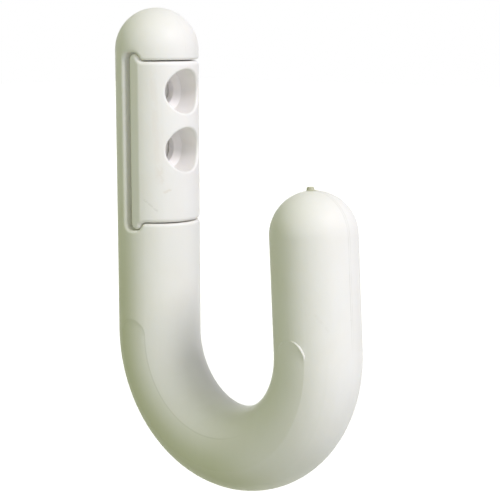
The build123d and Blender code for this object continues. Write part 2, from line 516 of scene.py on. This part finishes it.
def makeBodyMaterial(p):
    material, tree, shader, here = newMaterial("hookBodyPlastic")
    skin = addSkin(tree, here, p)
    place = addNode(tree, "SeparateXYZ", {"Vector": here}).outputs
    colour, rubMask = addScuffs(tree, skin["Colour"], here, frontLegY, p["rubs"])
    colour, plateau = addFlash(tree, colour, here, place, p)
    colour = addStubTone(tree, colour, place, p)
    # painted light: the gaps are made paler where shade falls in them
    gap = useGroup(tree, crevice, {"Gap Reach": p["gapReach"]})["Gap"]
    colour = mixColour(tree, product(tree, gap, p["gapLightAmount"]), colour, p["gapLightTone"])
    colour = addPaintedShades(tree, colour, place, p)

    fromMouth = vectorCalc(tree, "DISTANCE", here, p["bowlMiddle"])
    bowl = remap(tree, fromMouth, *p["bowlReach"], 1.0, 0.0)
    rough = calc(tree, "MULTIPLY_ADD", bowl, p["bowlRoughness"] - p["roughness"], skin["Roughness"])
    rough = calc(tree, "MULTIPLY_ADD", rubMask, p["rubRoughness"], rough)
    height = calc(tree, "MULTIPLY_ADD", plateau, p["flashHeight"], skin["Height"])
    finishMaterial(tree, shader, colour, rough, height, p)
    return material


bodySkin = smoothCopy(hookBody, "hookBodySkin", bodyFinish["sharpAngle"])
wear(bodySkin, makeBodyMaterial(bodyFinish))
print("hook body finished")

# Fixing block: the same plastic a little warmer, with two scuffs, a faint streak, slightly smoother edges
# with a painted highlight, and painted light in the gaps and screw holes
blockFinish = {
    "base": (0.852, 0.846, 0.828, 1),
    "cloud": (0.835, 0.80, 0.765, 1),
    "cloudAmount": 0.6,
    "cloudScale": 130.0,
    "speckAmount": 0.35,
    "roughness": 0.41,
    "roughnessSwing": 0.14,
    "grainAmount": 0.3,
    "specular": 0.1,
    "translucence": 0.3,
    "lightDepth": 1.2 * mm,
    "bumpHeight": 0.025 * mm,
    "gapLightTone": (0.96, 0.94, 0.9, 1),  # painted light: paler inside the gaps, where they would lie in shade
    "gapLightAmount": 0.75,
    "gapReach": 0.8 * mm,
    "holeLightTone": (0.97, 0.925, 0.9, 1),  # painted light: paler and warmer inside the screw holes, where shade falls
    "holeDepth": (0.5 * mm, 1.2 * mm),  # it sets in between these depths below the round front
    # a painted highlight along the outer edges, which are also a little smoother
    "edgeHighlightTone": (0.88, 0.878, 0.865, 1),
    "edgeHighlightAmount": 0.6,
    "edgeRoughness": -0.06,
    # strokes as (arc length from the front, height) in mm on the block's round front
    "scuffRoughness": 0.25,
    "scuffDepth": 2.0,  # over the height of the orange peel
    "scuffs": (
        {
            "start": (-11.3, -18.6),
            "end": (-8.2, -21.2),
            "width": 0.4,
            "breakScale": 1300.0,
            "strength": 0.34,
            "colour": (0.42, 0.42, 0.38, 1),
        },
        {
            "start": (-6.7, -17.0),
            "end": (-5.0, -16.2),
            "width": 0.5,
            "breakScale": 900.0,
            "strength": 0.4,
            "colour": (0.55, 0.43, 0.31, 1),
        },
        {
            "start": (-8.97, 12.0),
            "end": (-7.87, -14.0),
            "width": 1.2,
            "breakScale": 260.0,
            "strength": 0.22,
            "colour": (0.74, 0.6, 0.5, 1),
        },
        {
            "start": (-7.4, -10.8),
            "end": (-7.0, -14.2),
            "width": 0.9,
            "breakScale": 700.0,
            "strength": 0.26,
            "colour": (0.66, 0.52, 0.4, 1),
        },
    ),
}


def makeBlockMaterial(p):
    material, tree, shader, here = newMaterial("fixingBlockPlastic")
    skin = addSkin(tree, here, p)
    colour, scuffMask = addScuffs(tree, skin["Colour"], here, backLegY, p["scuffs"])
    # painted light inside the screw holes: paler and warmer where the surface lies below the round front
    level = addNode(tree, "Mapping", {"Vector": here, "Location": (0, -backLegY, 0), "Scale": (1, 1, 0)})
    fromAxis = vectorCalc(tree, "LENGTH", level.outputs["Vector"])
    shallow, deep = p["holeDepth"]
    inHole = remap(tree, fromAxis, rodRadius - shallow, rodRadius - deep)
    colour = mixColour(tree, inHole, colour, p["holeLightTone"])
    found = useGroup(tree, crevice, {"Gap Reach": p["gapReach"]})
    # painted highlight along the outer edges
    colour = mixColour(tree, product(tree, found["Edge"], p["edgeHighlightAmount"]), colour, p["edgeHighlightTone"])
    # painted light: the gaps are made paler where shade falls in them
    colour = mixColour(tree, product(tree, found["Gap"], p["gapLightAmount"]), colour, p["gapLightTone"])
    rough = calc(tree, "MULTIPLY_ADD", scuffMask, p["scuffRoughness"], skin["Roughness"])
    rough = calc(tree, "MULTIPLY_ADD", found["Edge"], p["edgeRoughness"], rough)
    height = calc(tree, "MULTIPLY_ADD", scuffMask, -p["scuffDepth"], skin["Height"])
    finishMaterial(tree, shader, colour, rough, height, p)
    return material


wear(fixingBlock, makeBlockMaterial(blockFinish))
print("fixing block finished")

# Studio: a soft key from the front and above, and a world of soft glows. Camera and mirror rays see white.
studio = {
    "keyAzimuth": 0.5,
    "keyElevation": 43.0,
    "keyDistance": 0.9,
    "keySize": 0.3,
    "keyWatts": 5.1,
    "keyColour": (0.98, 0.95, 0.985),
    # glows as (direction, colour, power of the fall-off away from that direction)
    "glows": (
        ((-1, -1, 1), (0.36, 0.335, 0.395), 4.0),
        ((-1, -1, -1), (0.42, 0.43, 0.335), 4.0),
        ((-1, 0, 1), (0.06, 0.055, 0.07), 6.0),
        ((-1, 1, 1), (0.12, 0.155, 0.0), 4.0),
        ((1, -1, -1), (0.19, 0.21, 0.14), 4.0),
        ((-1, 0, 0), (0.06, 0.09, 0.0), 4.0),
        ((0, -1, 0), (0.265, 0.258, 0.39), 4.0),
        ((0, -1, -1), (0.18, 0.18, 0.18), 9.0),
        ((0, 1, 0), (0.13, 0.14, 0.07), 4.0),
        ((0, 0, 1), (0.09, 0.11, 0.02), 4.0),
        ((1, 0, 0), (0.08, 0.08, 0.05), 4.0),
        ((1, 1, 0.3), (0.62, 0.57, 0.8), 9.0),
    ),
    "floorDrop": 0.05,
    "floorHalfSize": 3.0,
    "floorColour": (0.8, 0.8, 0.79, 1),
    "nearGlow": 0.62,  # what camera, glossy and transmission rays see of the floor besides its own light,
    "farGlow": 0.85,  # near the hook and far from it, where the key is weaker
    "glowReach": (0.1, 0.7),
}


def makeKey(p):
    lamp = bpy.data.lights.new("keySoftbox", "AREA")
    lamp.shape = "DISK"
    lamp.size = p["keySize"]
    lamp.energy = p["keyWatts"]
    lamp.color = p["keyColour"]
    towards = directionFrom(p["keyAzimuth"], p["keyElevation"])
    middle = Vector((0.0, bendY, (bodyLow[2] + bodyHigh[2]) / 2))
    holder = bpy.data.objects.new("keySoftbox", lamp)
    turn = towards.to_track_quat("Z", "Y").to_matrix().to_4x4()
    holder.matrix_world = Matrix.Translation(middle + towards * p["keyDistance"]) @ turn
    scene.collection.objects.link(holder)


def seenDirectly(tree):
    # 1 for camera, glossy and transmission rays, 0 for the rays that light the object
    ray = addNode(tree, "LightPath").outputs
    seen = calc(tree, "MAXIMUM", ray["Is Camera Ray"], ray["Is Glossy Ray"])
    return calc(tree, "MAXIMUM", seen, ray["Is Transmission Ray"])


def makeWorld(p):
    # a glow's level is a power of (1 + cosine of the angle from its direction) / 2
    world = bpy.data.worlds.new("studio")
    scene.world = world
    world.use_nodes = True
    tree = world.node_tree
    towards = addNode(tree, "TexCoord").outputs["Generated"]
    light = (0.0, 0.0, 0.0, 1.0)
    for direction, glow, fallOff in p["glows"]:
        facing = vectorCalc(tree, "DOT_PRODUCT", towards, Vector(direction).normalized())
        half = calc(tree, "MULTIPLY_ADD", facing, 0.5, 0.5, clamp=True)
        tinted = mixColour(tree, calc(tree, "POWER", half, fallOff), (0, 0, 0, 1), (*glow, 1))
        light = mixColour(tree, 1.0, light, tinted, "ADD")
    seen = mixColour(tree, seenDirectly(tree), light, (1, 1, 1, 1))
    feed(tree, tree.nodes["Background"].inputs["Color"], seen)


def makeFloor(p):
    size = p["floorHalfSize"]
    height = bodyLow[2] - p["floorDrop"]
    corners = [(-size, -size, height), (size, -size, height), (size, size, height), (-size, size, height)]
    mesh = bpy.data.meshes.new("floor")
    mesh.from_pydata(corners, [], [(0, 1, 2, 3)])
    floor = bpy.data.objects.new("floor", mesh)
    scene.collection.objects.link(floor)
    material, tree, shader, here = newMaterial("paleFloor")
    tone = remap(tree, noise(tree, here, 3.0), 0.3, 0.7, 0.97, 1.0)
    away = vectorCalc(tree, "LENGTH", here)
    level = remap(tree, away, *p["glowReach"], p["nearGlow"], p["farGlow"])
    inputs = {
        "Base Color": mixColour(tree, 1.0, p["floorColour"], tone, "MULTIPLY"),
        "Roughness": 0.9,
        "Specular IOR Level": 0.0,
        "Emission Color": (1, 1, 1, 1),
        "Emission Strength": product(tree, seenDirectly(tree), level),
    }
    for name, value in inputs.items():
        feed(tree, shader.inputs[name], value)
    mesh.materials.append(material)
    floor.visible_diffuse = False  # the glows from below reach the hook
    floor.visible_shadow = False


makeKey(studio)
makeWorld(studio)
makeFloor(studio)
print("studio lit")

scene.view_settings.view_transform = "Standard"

-*-*-

- _TASK DETAILS_
Look through the data and show every line containing "scene".

- _CORRECT OUTPUT_
The build123d and Blender code for this object continues. Write part 2, from line 516 of scene.py on. This part finishes it.
    scene.collection.objects.link(holder)
    scene.world = world
    scene.collection.objects.link(floor)
scene.view_settings.view_transform = "Standard"